==== AVAILABLE DATA

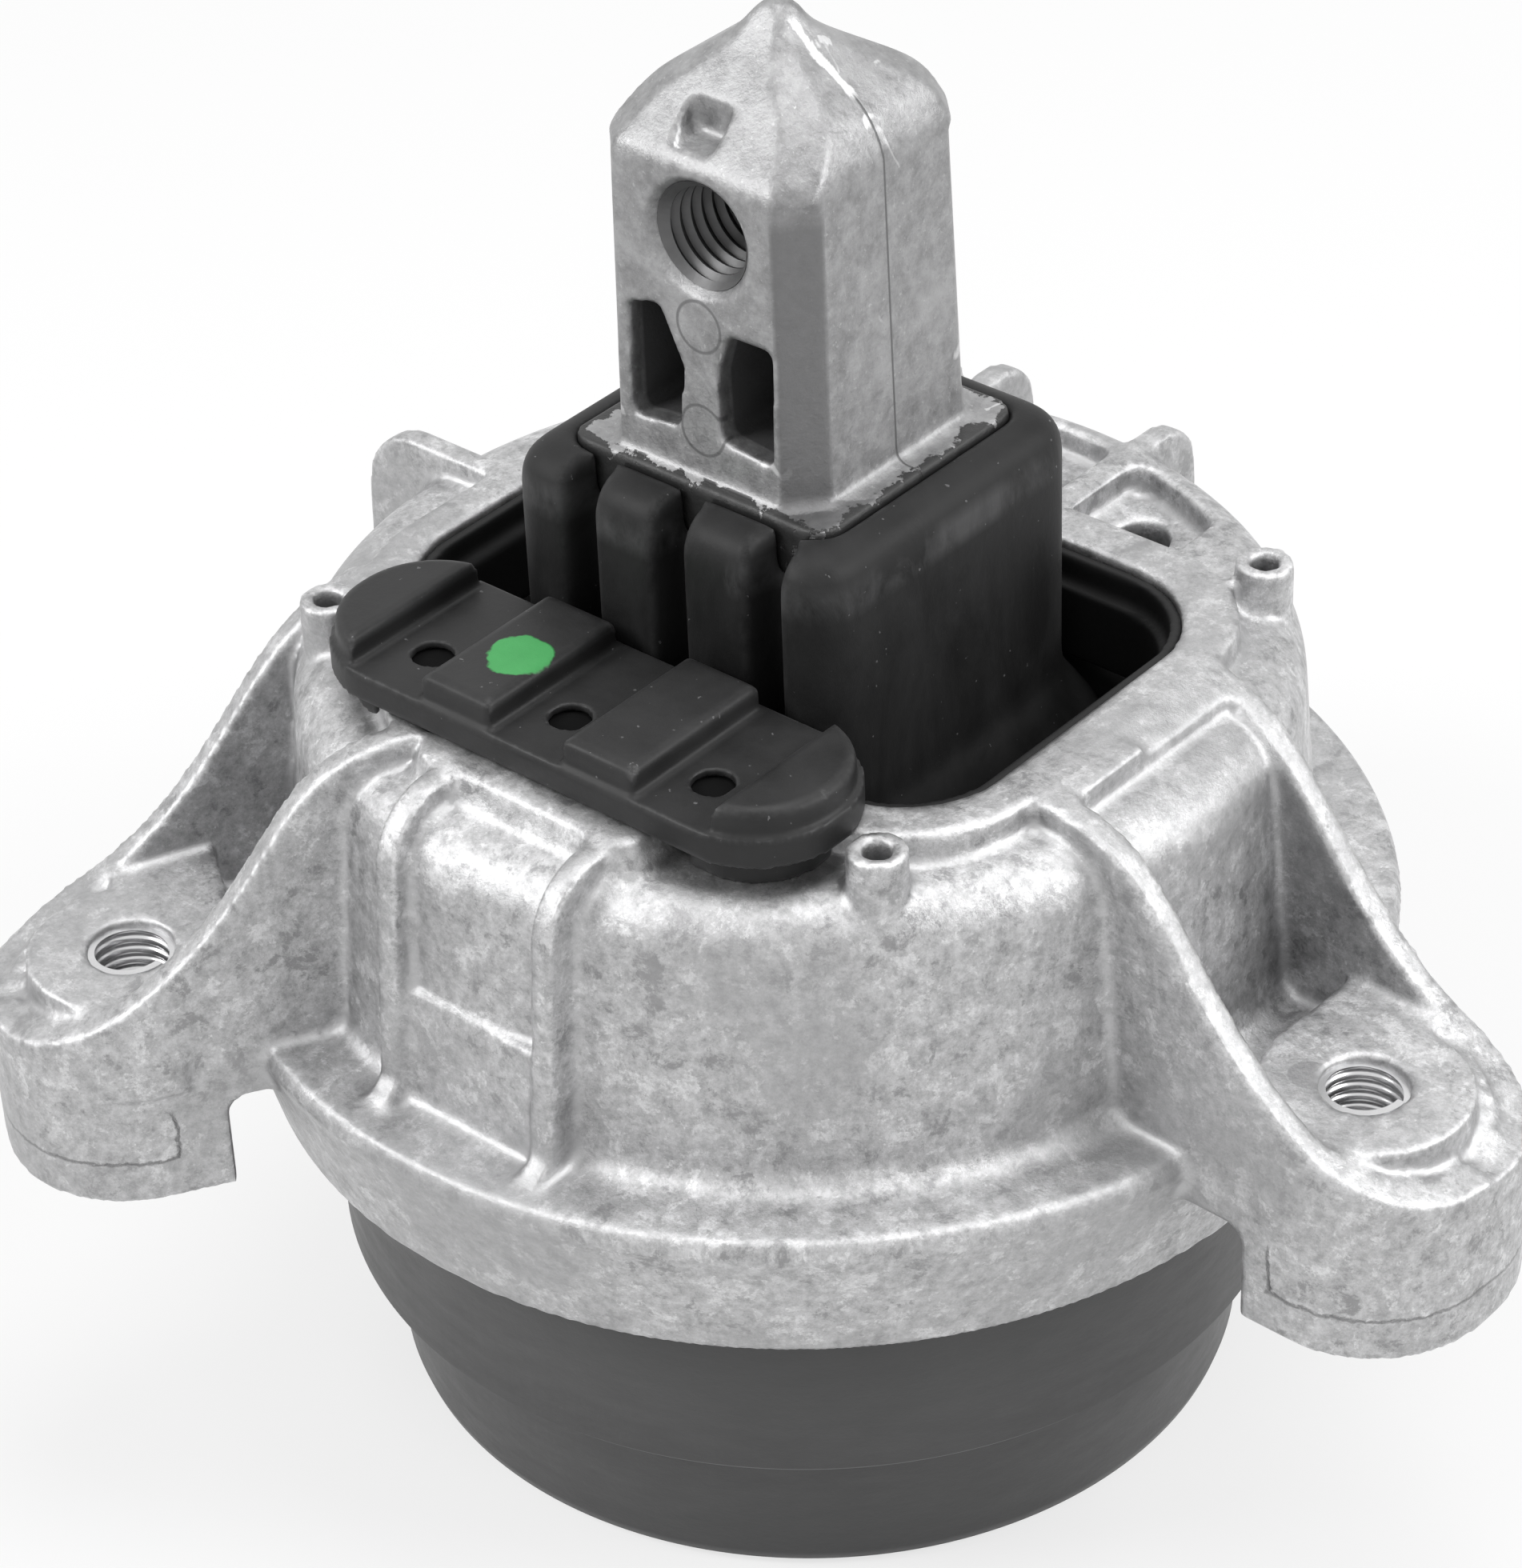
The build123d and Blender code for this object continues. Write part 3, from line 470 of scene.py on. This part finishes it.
# The two mould halves met across the core: a line down each side, ground off over the top.
parting = core_metal.both(
    core_metal.near(core_metal.axis("Y"), PARTING_PLACE, 0.05, 0.16),
    core_metal.ramp(off_middle, *PARTING_INNER),
)
core_metal.tint(parting, PARTING_GREY)
core_edge = core_metal.both(
    core_metal.edges(0.525, 0.6), core_metal.ramp(core_spots, 0.38, 0.56, 0.05, 0.9),
    core_metal.height(CORE_PLATE_TOP + 1.0, CORE_PLATE_TOP + 2.0),
)
core_metal.tint(core_edge, BLAST_EDGE)
ground_gap = core_metal.math(
    "ADD", core_metal.apart(core_metal.axis("Y"), PARTING_PLACE),
    core_metal.ramp(core_spots, 0.3, 0.7, -0.3, 0.3),
)
ground = core_metal.both(
    core_metal.ramp(ground_gap, *GROUND_HALF, 1.0, 0.0), core_metal.height(*GROUND_FOOT),
    core_metal.ramp(core_metal.axis("X"), *GROUND_LEFT),
    core_metal.ramp(core_metal.axis("X"), *GROUND_RIGHT),
)
core_metal.tint(ground, GROUND_BRIGHT)

# Two ejector marks lie between the pockets.
front_side = core_metal.ramp(core_metal.axis("Y"), *CORE_FRONT)
for shot_place in CORE_SHOTS:
    ring = core_metal.both(
        core_metal.near(core_metal.away("XZ", shot_place), CORE_SHOT_RADIUS, 0.1, 0.16),
        front_side,
    )
    core_metal.tint(ring, CORE_SHOT_GREY, 0.75)
    core_metal.bump(ring, -0.5, 0.3)
tarnish = core_metal.noise(120, detail=2.0, rough=0.4)
core_metal.tint(core_metal.ramp(tarnish, 0.755, 0.775), TARNISH_BLACK)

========

## TASK INSTRUCTIONS
Please repeat the listing exactly, with nothing left out.

## WRITTEN ANSWER
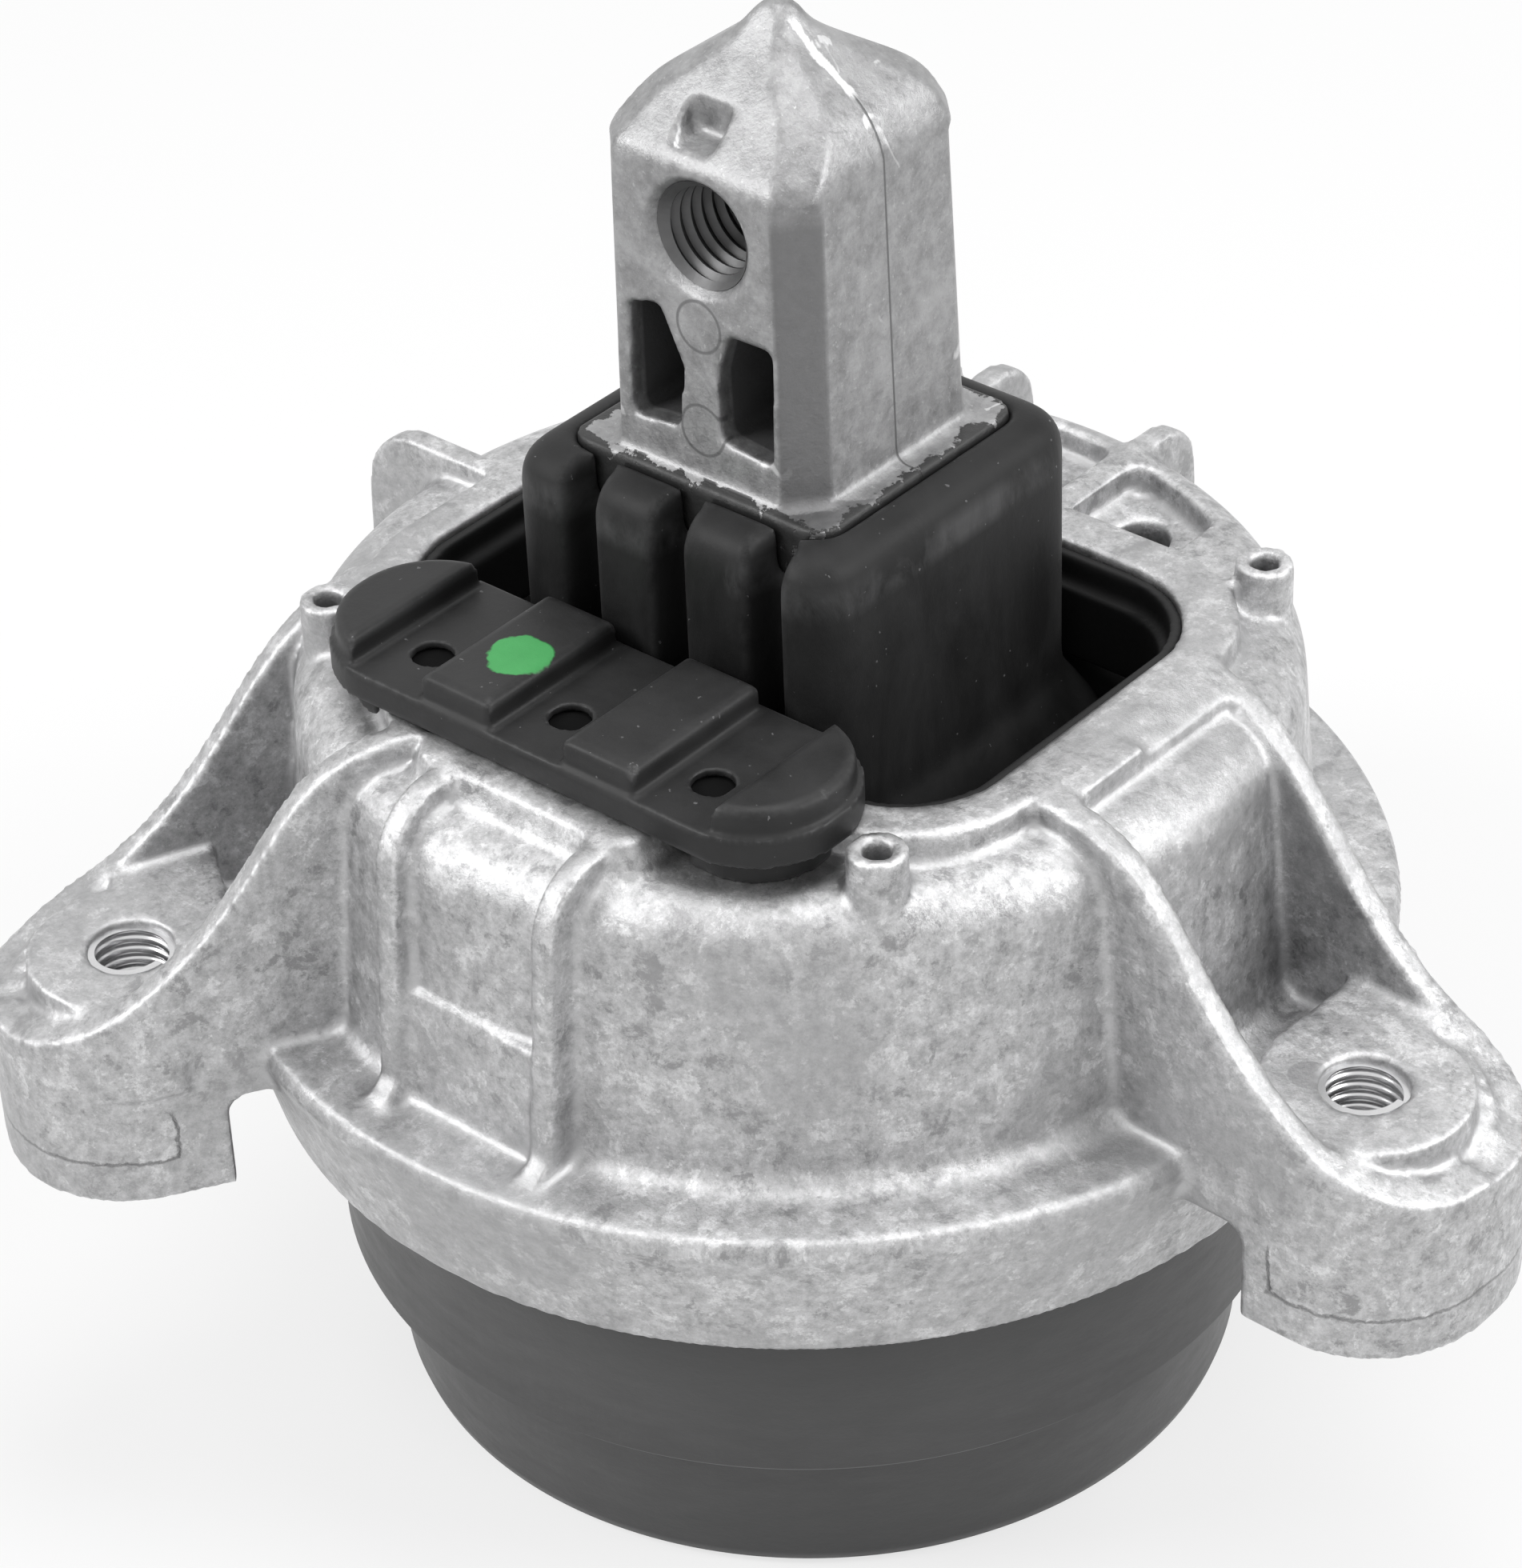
The build123d and Blender code for this object continues. Write part 3, from line 470 of scene.py on. This part finishes it.
# The two mould halves met across the core: a line down each side, ground off over the top.
parting = core_metal.both(
    core_metal.near(core_metal.axis("Y"), PARTING_PLACE, 0.05, 0.16),
    core_metal.ramp(off_middle, *PARTING_INNER),
)
core_metal.tint(parting, PARTING_GREY)
core_edge = core_metal.both(
    core_metal.edges(0.525, 0.6), core_metal.ramp(core_spots, 0.38, 0.56, 0.05, 0.9),
    core_metal.height(CORE_PLATE_TOP + 1.0, CORE_PLATE_TOP + 2.0),
)
core_metal.tint(core_edge, BLAST_EDGE)
ground_gap = core_metal.math(
    "ADD", core_metal.apart(core_metal.axis("Y"), PARTING_PLACE),
    core_metal.ramp(core_spots, 0.3, 0.7, -0.3, 0.3),
)
ground = core_metal.both(
    core_metal.ramp(ground_gap, *GROUND_HALF, 1.0, 0.0), core_metal.height(*GROUND_FOOT),
    core_metal.ramp(core_metal.axis("X"), *GROUND_LEFT),
    core_metal.ramp(core_metal.axis("X"), *GROUND_RIGHT),
)
core_metal.tint(ground, GROUND_BRIGHT)

# Two ejector marks lie between the pockets.
front_side = core_metal.ramp(core_metal.axis("Y"), *CORE_FRONT)
for shot_place in CORE_SHOTS:
    ring = core_metal.both(
        core_metal.near(core_metal.away("XZ", shot_place), CORE_SHOT_RADIUS, 0.1, 0.16),
        front_side,
    )
    core_metal.tint(ring, CORE_SHOT_GREY, 0.75)
    core_metal.bump(ring, -0.5, 0.3)
tarnish = core_metal.noise(120, detail=2.0, rough=0.4)
core_metal.tint(core_metal.ramp(tarnish, 0.755, 0.775), TARNISH_BLACK)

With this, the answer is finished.